Amazon playbook on Amazon Vine. Gartner L2 made this useful clip on the effective use of Amazon’s Vine programme.

Key take-outs (my observations in italics):

  • Amazon don’t allow vendors any editorial controls over reviews and look to keep them honest and authentic
  • Vine seems to be really good in the process of accelerating product launches for vendors
  • Use Vine BEFORE Amazon’s sponsored products and sponsored brands advertising function; by the sounds of it pretty similar to the way you’d have previously used PR in a product launch marketing campaign
  • L2 recommends ensuring the efficacy of the product; but Vine COULD be used as the last gate in the innovation process before you go gangbusters.

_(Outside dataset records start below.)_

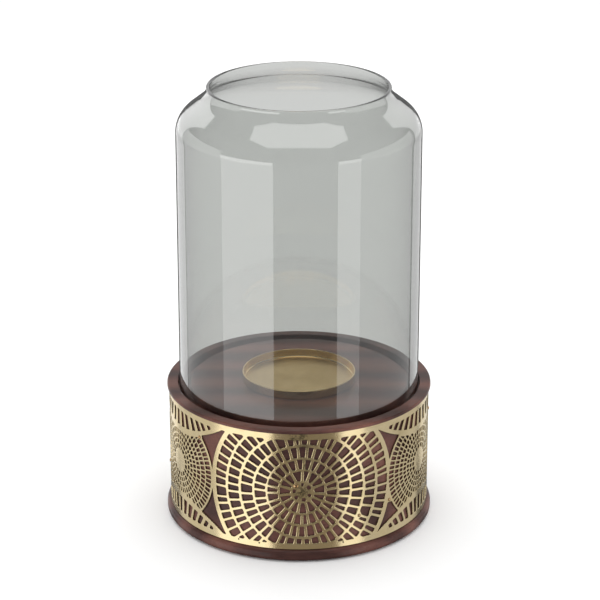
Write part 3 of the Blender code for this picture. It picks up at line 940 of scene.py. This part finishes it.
def band_mesh():
    """The pierced strip with its edges rounded over, rolled round the drum."""
    half = math.pi * BAND_MID - SEAM / 2
    outline = [(-half, -BAND_HALF), (half, -BAND_HALF), (half, BAND_HALF), (-half, BAND_HALF)]
    verts, normals, faces = flat_strip((outline, FINE_EDGE), band_openings())
    faces = cut_across(verts, normals, faces)
    rolled = []
    turned = []
    for (x, y, height), normal in zip(verts, normals):
        angle = x / BAND_MID
        outward = Vector((math.sin(angle), -math.cos(angle), 0.0))
        ahead = Vector((math.cos(angle), math.sin(angle), 0.0))
        rolled.append(outward * (BAND_MID + height) + Vector((0.0, 0.0, BAND_CENTRE_Z + y)))
        turned.append(ahead * normal.x + Vector((0.0, 0.0, normal.y)) + outward * normal.z)
    mesh = bpy.data.meshes.new("pierced_band")
    mesh.from_pydata(rolled, [], faces)
    mesh.polygons.foreach_set("use_smooth", [True] * len(mesh.polygons))
    mesh.normals_split_custom_set_from_vertices(turned)
    return mesh


def brad_mesh(radius, height):
    """A domed brad head on a short shank; its axis is +Z and the underside of its head is at 0."""
    shank = 0.0006
    turns = [math.radians(90 - 10 * i) for i in range(10)]
    points = [(radius * math.cos(a), height * math.sin(a)) for a in turns]
    points[0] = (0.0, height)
    points += [(shank, 0.0), (shank, -0.0085), (0.0, -0.0100)]
    return lathe("brad", points, 24)


# ---- Build --------------------------------------------------------------------------------------
wood = wood_material()
band_brass = band_material()
brad_brass = brad_material()
plate_brass = plate_material()
glass = glass_material()
felt = felt_material()
steel = steel_material()

turned_piece("turned_drum", drum_profile(), 256, False, wood, "base", "wood", "base_drum")
turned_piece("turned_plinth", plinth_profile(), 256, False, wood, "base", "wood", "base_plinth")
turned_piece("felt_disc", felt_profile(), 128, False, felt, "base", "felt", "felt_pad")
piece("pierced_band", band_mesh(), band_brass, "base", "band_brass", "brass_band")
turned_piece("blown_chimney", glass_profile(), 288, True, glass, "chimney", "glass", "glass_chimney")
turned_piece(
    "spun_plate", plate_profile(), 192, False, plate_brass, "plate", "plate_brass", "candle_plate"
)

for number, (angle, z, node) in enumerate(brad_places(), 1):
    by_hub = min(abs(angle - TURN - place) for place in WHEEL_PLACES) < HUB_TURN
    size = (HUB_BRAD_RADIUS, HUB_BRAD_HEIGHT) if by_hub else (BRAD_RADIUS, BRAD_HEIGHT)
    mesh = brad_mesh(*size)
    outward = turned_place(angle, 1.0, 0.0)
    place = Matrix.Translation(turned_place(angle, BAND_OUTER + BRAD_LIFT, z))
    mesh.transform(place @ outward.to_track_quat("Z", "Y").to_matrix().to_4x4())
    piece(f"brad_{number:02d}", mesh, brad_brass, "base", "band_brass", node)

for name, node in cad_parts.items():
    if name.startswith("plinth_screw"):
        node.data.materials.clear()
        node.data.materials.append(steel)

# ---- Floor, light and camera --------------------------------------------------------------------
FLOOR_HALF = 6
SKY = 1.02
# The grey that the floor and the sky have when they are seen through glass.
BACKDROP_GREY = 0.82
# The greys that reflections show of the floor, where they pass through glass, and of the sky.
MIRRORED_GREY = 0.26
MIRRORED_SKY = 0.12
# Upright lamps: first and last azimuth in degrees, low and high edge, distance, radiance.
SOFTBOXES = {
    "left_softbox": (-74.0, -23.0, -0.80, 0.28, 1.2, 1.20),
    "right_softbox": (35.0, 57.0, -0.80, 0.28, 1.2, 1.00),
    "right_fill": (57.0, 128.0, -0.80, 0.60, 1.3, 0.42),
    "left_fill": (-130.0, -74.0, -0.80, 0.60, 1.3, 0.52),
    "left_rear_softbox": (-158.0, -131.0, -0.60, 1.30, 1.4, 0.90),
    "right_rear_softbox": (131.0, 158.0, -0.60, 1.30, 1.4, 0.70),
    "rear_softbox": (158.0, 202.0, 0.35, 1.30, 1.4, 0.60),
    "front_fill": (-23.0, 35.0, -0.80, -0.36, 1.2, 0.13),
}
FRONT_FILL_COLOUR = (1.0, 0.80, 0.56)
TOP_SIZE = 1.4
TOP_RADIANCE = 0.9
TOP_PLACE = (0.0, -0.1, 1.75)
CAMERA_PLACE = (0.0, -1.549, 0.743)
CAMERA_DOWN = 20.75
CAMERA_LENS = 145.8
CAMERA_SHIFT = (0.001833, -0.006667)


def floor_material():
    """Pale paper. Glass and reflections show it as an even grey, whatever shadow lies on it."""
    s = Shade("pale_floor")
    s.set(Base_Color=(0.97, 0.97, 0.97), Roughness=0.9, Specular_IOR_Level=0.1)
    through_glass, mirrored = s.ray_tests()
    backdrop = s.node("ShaderNodeEmission")
    grey = s.math("MULTIPLY_ADD", mirrored, MIRRORED_GREY - BACKDROP_GREY, BACKDROP_GREY)
    s.link(grey, backdrop.inputs["Strength"])
    s.mixed_with(backdrop, s.math("MAXIMUM", through_glass, mirrored))
    s.material.cycles.emission_sampling = "NONE"
    return s.material


def light_world():
    """An even white sky, greyer through glass and dark in reflections."""
    world = bpy.data.worlds.new("studio")
    bpy.context.scene.world = world
    s = Nodes(world)
    through_glass, mirrored = s.ray_tests()
    strength = s.math("SUBTRACT", SKY, s.math("MULTIPLY", through_glass, SKY - BACKDROP_GREY))
    dimming = s.math("MULTIPLY", mirrored, s.math("SUBTRACT", strength, MIRRORED_SKY))
    sky = s.tree.nodes["Background"]
    s.link((1.0, 1.0, 1.0), sky.inputs["Color"])
    s.link(s.math("SUBTRACT", strength, dimming), sky.inputs["Strength"])


def hide_through_glass(lamp):
    """Stops a lamp from being seen straight through both walls of the glass, which is four faces.

    Its reflections stay. So does its light, except on what is seen through both walls.
    """
    s = Nodes(lamp)
    path = s.node("ShaderNodeLightPath").outputs
    no_glossy = s.math("LESS_THAN", path["Glossy Depth"], 0.5)
    no_diffuse = s.math("LESS_THAN", path["Diffuse Depth"], 0.5)
    both_walls = s.math("GREATER_THAN", path["Transmission Depth"], 3.5)
    straight = s.math("MULTIPLY", s.math("MULTIPLY", no_glossy, no_diffuse), both_walls)
    s.link(s.math("SUBTRACT", 1.0, straight), s.tree.nodes["Emission"].inputs["Strength"])


def area_lamp(name, width, height, radiance):
    """A lamp that looks equally bright from everywhere, whatever its size."""
    lamp = bpy.data.lights.new(name, "AREA")
    lamp.shape = "RECTANGLE"
    lamp.size = width
    lamp.size_y = height
    lamp.energy = radiance * math.pi * width * height
    hide_through_glass(lamp)
    return added(name, lamp)


def softbox(name, first, last, low, high, distance, radiance):
    """An upright lamp of an even brightness, between two azimuths and two heights.

    Azimuth 0 is at the camera's side, positive to the right. The lamp goes on below the floor's
    level, since reflections don't see the floor, so that the upright walls of the object reflect it.
    """
    width = 2 * distance * math.tan(math.radians(last - first) / 2)
    obj = area_lamp(name, width, high - low, radiance)
    outward = turned_place((first + last) / 2, 1.0, 0.0)
    obj.location = outward * distance + Vector((0.0, 0.0, (low + high) / 2))
    obj.rotation_euler = outward.to_track_quat("Z", "Y").to_euler()
    return obj


floor_corners = [(x * FLOOR_HALF, y * FLOOR_HALF, 0) for x, y in ((-1, -1), (1, -1), (1, 1), (-1, 1))]
floor_mesh = bpy.data.meshes.new("floor")
floor_mesh.from_pydata(floor_corners, [], [(0, 1, 2, 3)])
floor_mesh.materials.append(floor_material())
floor = added("floor", floor_mesh)
floor.visible_glossy = False

light_world()
lamps = {name: softbox(name, *row) for name, row in SOFTBOXES.items()}
lamps["front_fill"].data.color = FRONT_FILL_COLOUR
area_lamp("top_softbox", TOP_SIZE, TOP_SIZE, TOP_RADIANCE).location = TOP_PLACE

camera_data = bpy.data.cameras.new("camera")
camera_data.sensor_width = 36.0
camera_data.lens = CAMERA_LENS
camera_data.clip_start = 0.01
camera_data.shift_x, camera_data.shift_y = CAMERA_SHIFT
camera = added("camera", camera_data)
camera.location = CAMERA_PLACE
camera.rotation_euler = (math.radians(90.0 - CAMERA_DOWN), 0.0, 0.0)
bpy.context.scene.camera = camera

bpy.context.scene.view_settings.view_transform = "Standard"
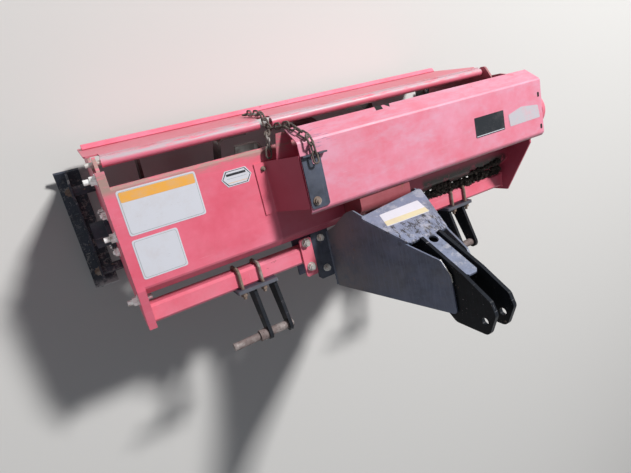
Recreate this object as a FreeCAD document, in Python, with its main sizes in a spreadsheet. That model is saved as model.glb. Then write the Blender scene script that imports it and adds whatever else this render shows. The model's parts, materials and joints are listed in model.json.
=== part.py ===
import FreeCAD, Part
import math
import os

from FreeCAD import Placement, Rotation, Vector

# Rotary tiller for a tractor's three-point hitch, in millimetres.
# X runs across the machine, Y towards its rear (the tractor is at -Y), Z up.
# The soles of the skid shoes stand on Z = 0, and the origin lies under the middle of the machine.

# Driving dimensions: name, value, what it is
SIZES = [
    # the frame: places along Y are measured from the middle of the front tube
    ("half_width", 660.0, "middle of the machine to the outer face of an end plate"),
    ("end_plate_wall", 6.0, "thickness of the end plates"),
    ("end_flange_width", 20.0, "inward flange along the top of the left end plate"),
    ("end_plate_low", 96.0, "lowest edge of the end plates"),
    ("end_slope_start", 76.0, "where the left end plate's top starts to slope down"),
    ("end_slope_rise", 4.0, "top of the left end plate at its front, above the tube"),
    ("end_plate_front", 37.0, "end plates ahead of the tube's middle"),
    ("end_plate_rear", 372.0, "rear top corner of the end plates"),
    ("tube_side", 50.0, "side of the square front tube"),
    ("tube_wall", 5.0, "wall of the square front tube"),
    ("tube_corner", 7.0, "outer corner radius of the front tube"),
    ("tube_top", 420.0, "height of the front tube's upper face"),
    ("deck_rise", 40.0, "deck above the front tube"),
    ("deck_wall", 4.0, "thickness of the deck"),
    ("deck_front", 81.0, "front fold of the deck"),
    ("deck_back", 333.0, "rear edge of the deck"),
    ("deck_lip_drop", 29.0, "how far the deck's front lip reaches down"),
    ("deck_rear_drop", 24.0, "how far the deck's rear lip reaches down"),
    # the rotor
    ("rotor_back", 203.0, "rotor axis behind the tube's middle"),
    ("rotor_height", 217.0, "rotor axis above the ground"),
    ("tine_reach", 200.0, "radius that the tines' tips sweep"),
    ("tine_thickness", 8.0, "thickness of a tine"),
    ("tine_side_reach", 88.0, "how far a tine's blade reaches beside its flange"),
    ("tine_bend", 14.0, "how far a tine's bend cuts its corner"),
    ("tine_root", 44.0, "radius at which a tine starts on its flange"),
    ("flange_radius", 78.0, "radius of the rotor flanges"),
    ("flange_wall", 8.0, "thickness of the rotor flanges"),
    ("flange_margin", 91.0, "outermost flange from the end of the rotor's tube"),
    ("rotor_tube_radius", 30.0, "radius of the rotor's tube"),
    ("rotor_end_gap", 18.0, "gap between the rotor's tube and the end plates"),
    ("stub_radius", 17.5, "radius of the rotor's stub axles"),
    ("stub_reach", 34.0, "stub axles beyond the end plates' outer faces"),
    ("axle_hole_radius", 34.0, "hole in the end plates round the stub axles"),
    ("running_gap", 0.05, "radial clearance of a shaft in its bearing"),
    # gear case, bearing and drive
    ("case_wall", 46.0, "width of the side gear case"),
    ("case_flange", 6.0, "flange of the side gear case against the end plate"),
    ("case_low_radius", 64.0, "lower round of the side gear case"),
    ("case_high_radius", 50.0, "upper round of the side gear case"),
    ("case_rim", 9.0, "how far the gear case's flange stands out"),
    ("drive_rise", 43.0, "drive axis above the deck"),
    ("drive_tube_radius", 36.0, "radius of the cross drive tube"),
    ("hub_radius", 60.0, "radius of the domed hub cap on the gear case"),
    ("hub_reach", 38.0, "how far the hub cap stands out"),
    ("hub_back", 229.0, "hub cap behind the tube's middle"),
    ("hub_lift", 5.0, "hub cap above the drive axis"),
    ("bearing_radius", 56.0, "flange radius of the left bearing"),
    ("bearing_wall", 12.0, "flange thickness of the left bearing"),
    ("bearing_boss_radius", 36.0, "boss radius of the left bearing"),
    ("bearing_boss_reach", 46.0, "how far the left bearing stands out"),
    ("gearbox_width", 176.0, "width of the centre gearbox"),
    ("gearbox_front", 92.0, "front face of the centre gearbox"),
    ("gearbox_depth", 190.0, "length of the centre gearbox"),
    ("gearbox_rise", 50.0, "top of the centre gearbox above the drive axis"),
    ("snout_radius", 40.0, "radius of the input boss"),
    ("snout_reach", 26.0, "how far the input boss stands ahead of the gearbox"),
    ("input_radius", 17.45, "outer radius of the splined input shaft"),
    ("input_root_radius", 14.8, "root radius of the input shaft's splines"),
    ("input_reach", 92.0, "length of the splined end"),
    ("input_seat", 60.0, "length of the input shaft inside the gearbox"),
    # the sheet cover over gearbox and drive tube
    ("cover_wall", 3.0, "thickness of the drive cover"),
    ("cover_rise", 64.0, "top of the drive cover above the drive axis"),
    ("cover_left", 207.0, "left end of the cover, left of the machine's middle"),
    ("cover_overhang", 52.0, "right end of the cover beyond the end plate"),
    ("cover_front", 144.0, "front edge of the cover"),
    ("cover_crease", 154.0, "front crease of the cover"),
    ("cover_fold", 330.0, "rear fold of the cover"),
    ("cover_slope_run", 37.0, "run of the cover's rear slope"),
    ("cover_drop", 52.0, "lower rear edge of the cover below its top"),
    ("cover_foot", 262.0, "foot of the cover's sloping left end on the deck"),
    ("cover_flange_end", 293.0, "left edge of the flange on the deck"),
    ("cover_end_front", 160.0, "front edge of the cover's left end"),
    ("cover_end_back", 298.0, "rear edge of the cover's left end"),
    ("skirt_rise", 12.0, "lower edge of the cover's right end above the deck"),
    # the hitch
    ("hitch_offset", 36.0, "middle of the hitch, right of the machine's middle"),
    ("arm_inner", 341.0, "inner hitch arm from the hitch's middle"),
    ("arm_outer", 404.0, "outer hitch arm from the hitch's middle"),
    ("arm_wall", 10.0, "thickness of the hitch arms"),
    ("arm_tip_radius", 20.0, "rounding of the arms' tips"),
    ("arm_base_depth", 60.0, "depth of the arms at their base"),
    ("arm_base_rise", 4.0, "top of the arms' base above the tube"),
    ("pin_ahead", 165.0, "lower hitch pins ahead of the tube's middle"),
    ("pin_rise", 30.0, "lower hitch pins above the front tube"),
    ("pin_stagger", 2.0, "how much further ahead the right pin sits"),
    ("pin_body_radius", 12.5, "radius of a hitch pin in its arms"),
    ("pin_collar_radius", 16.0, "radius of a hitch pin's collar"),
    ("pin_collar", 24.0, "length of a hitch pin's collar"),
    ("pin_free", 78.0, "length of a hitch pin's free end"),
    ("pin_stand", 6.0, "how far a hitch pin's closed end stands out of its arm"),
    ("pin_radius", 11.0, "radius of the hitch pins' free ends"),
    ("pin_gap", 0.25, "clearance of the hitch pins in their arms"),
    ("pad_inner_left", 335.0, "inner edge of the left mounting plate"),
    ("pad_outer_left", 456.0, "outer edge of the left mounting plate"),
    ("pad_inner_right", 326.0, "inner edge of the right mounting plate"),
    ("pad_outer_right", 440.0, "outer edge of the right mounting plate"),
    ("pad_wall", 10.0, "thickness of the arms' mounting plate"),
    ("pad_margin", 18.0, "how far the mounting plate stands past the tube"),
    ("ubolt_inner_left", 376.0, "inner U-bolt on the left, from the hitch's middle"),
    ("ubolt_outer_left", 437.0, "outer U-bolt on the left"),
    ("ubolt_inner_right", 360.0, "inner U-bolt on the right, from the hitch's middle"),
    ("ubolt_outer_right", 420.0, "outer U-bolt on the right"),
    ("ubolt_radius", 5.0, "radius of the U-bolts' rod"),
    ("ubolt_bend", 11.5, "bend radius of the U-bolts"),
    ("ubolt_thread", 20.0, "U-bolt ends ahead of the mounting plate"),
    ("seat_gap", 0.2, "gap between pieces that are only held together"),
    # the headstock
    ("foot_wall", 6.0, "thickness of the headstock's feet and straps"),
    ("foot_inner", 142.0, "inner edge of a foot from the hitch's middle"),
    ("foot_outer", 200.0, "outer edge of a foot"),
    ("foot_front", 89.0, "front edge of the feet"),
    ("foot_back", 89.0, "rear edge of the feet"),
    ("strap_gap", 1.0, "gap between a foot and its strap plate"),
    ("strap_width", 38.0, "width of the strap plates"),
    ("strap_front", 66.0, "front edge of the strap plates"),
    ("strap_back", 50.0, "rear edge of the strap plates"),
    ("bolt_hole_radius", 6.5, "holes for the half-inch bolts"),
    ("bolt_ahead", 37.0, "bolts ahead of and behind the tube's middle"),
    ("foot_bolt_ahead", 59.0, "front bolt of a foot ahead of the tube's middle"),
    ("clamp_front", 72.0, "front edge of the clamp plates under the tube"),
    ("clamp_back", 48.0, "rear edge of the clamp plates under the tube"),
    ("side_wall", 5.0, "thickness of the headstock's side panels"),
    ("side_top_half", 41.0, "side panels from the hitch's middle at their top"),
    ("side_rise", 392.0, "top of the side panels above the tube"),
    ("side_foot_back", 48.0, "rear end of the side panels' foot"),
    ("side_foot_front", 127.0, "front end of the side panels' foot"),
    ("side_front", 152.0, "front edge of the side panels at their top"),
    ("back_wall", 6.0, "thickness of the headstock's back plate"),
    ("back_edge_y", 103.0, "rear edge of the back plate"),
    ("back_edge_rise", 157.0, "rear edge of the back plate above the tube"),
    ("back_lean", 29.7, "lean of the back plate from upright, in degrees"),
    ("back_half_low", 119.0, "half width of the back plate at its rear edge"),
    ("back_skew", 15.0, "how far the rear edge of the back plate slants to each side"),
    ("back_half_high", 66.0, "half width of the back plate at its shoulder"),
    ("back_shoulder", 152.0, "shoulder of the back plate up its slope"),
    ("back_hole_rise", 168.0, "hole of the back plate up its slope"),
    ("tongue_half", 20.0, "half width of the tongue"),
    ("tongue_end", 306.0, "end of the tongue up the slope"),
    ("back_hole_radius", 13.0, "hole at the foot of the tongue"),
    ("mast_gap", 50.0, "gap between the mast's ears"),
    ("mast_wall", 10.0, "thickness of the mast's ears"),
    ("mast_pin_ahead", 146.0, "top link hole ahead of the tube's middle"),
    ("mast_height", 444.0, "top link hole above the lower hitch pins"),
    ("mast_pin_radius", 9.9, "radius of the top link hole"),
    # tail gate
    ("gate_axis_y", 391.0, "hinge axis behind the tube's middle"),
    ("gate_axis_drop", 69.0, "hinge axis below the deck"),
    ("gate_tube_radius", 12.5, "radius of the gate's hinge tube"),
    ("gate_end_gap", 10.0, "gap between the hinge tube and the hinge lugs"),
    ("gate_notch_middle", 205.0, "notch for the chain, left of the machine's middle"),
    ("gate_notch_half", 19.0, "half the width of the notch for the chain"),
    ("gate_wall", 4.0, "thickness of the gate"),
    ("gate_overhang", 8.0, "gate past the end plates' outer faces"),
    ("gate_height", 323.0, "length of the gate down its slope"),
    ("gate_shoulder", 46.0, "where the gate widens over the end plates"),
    ("gate_slope", 5.6, "slope of the gate at rest, in degrees"),
    ("gate_rib_height", 14.0, "height of the gate's stiffening rib"),
    ("gate_rib_width", 34.0, "width of the gate's stiffening rib"),
    ("gate_rib_edge", 61.0, "lower rib above the gate's lower edge"),
    ("gate_seat", 0.6, "gap between the gate and the end plates' rear edges"),
    ("hinge_pin_radius", 6.0, "radius of the hinge pins"),
    ("hinge_pin_depth", 40.0, "length of a hinge pin inside the hinge tube"),
    ("lug_radius", 16.0, "rounding of the hinge lugs"),
    ("lug_wall", 8.0, "thickness of the hinge lugs"),
    # skid shoes
    ("sole_edge", 30.0, "outer edge of the soles beyond the web"),
    ("skid_width", 70.0, "width of the soles"),
    ("sole_wall", 8.0, "thickness of the soles"),
    ("skid_front", 17.0, "front end of the soles, behind the tube's middle"),
    ("skid_back", 388.0, "rear end of the soles"),
    ("toe_rise", 46.0, "how far the toes turn up"),
    ("heel_rise", 40.0, "how far the heels turn up"),
    ("sole_bend", 60.0, "bend radius of toe and heel"),
    ("web_wall", 6.0, "thickness of the skids' upright web"),
    ("web_stand", 56.0, "web's inner face beyond the end plate"),
    ("web_height", 62.0, "height of the web between its posts"),
    ("post_height", 170.0, "height of the bolts that hold the skids"),
    ("post_front", 95.0, "front skid bolt behind the tube's middle"),
    ("post_back", 330.0, "rear skid bolt behind the tube's middle"),
    ("post_half", 24.0, "half the width of the web's posts"),
    ("spacer_radius", 13.0, "radius of the spacers between skid and end plate"),
    # chains and their bracket
    ("chain_wire", 5.5, "wire of the chain links"),
    ("chain_pitch", 24.0, "inner length of a chain link"),
    ("chain_inner_width", 9.0, "inner width of a chain link"),
    ("chain_play", 0.6, "play between neighbouring links"),
    ("bracket_wall", 4.0, "thickness of the chain's bracket"),
    ("bracket_width", 54.0, "width of the chain's bracket"),
    ("bracket_left", 207.0, "left edge of the bracket"),
    ("bracket_front", 158.0, "front edge of the bracket"),
    ("bracket_back", 296.0, "rear edge of the bracket"),
    ("bracket_slot_width", 10.0, "width of the bracket's chain slot"),
    ("bracket_rise", 12.0, "how far the bracket's rear end turns up"),
    ("gate_chain_links", 6, "links down the gate"),
]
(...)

Lots of negative reviews could still save you on a massive production run and huge advertising spend

Sophie Cope (Electronic Frontier Foundation) on digital privacy and the surveillance state. Great video on the World Affairs channel – interesting how this has become such a big issue amongst ‘wonkish’ audiences. More privacy related content here.

Lynx (Axe for non UK audiences) have latched on to the ASMR meme that has been popular for a couple of years. It feels weird to watch, I am not sure what the strategic insight(s) were for this work beyond the fact that beards are sticking around for a good while yet.

The last thing is the positive experience I had with American Express this week when I lost my card. I spoke to a real person on a decent phone line who quickly canceled my old card sent me out a new one that arrived in 48 hours.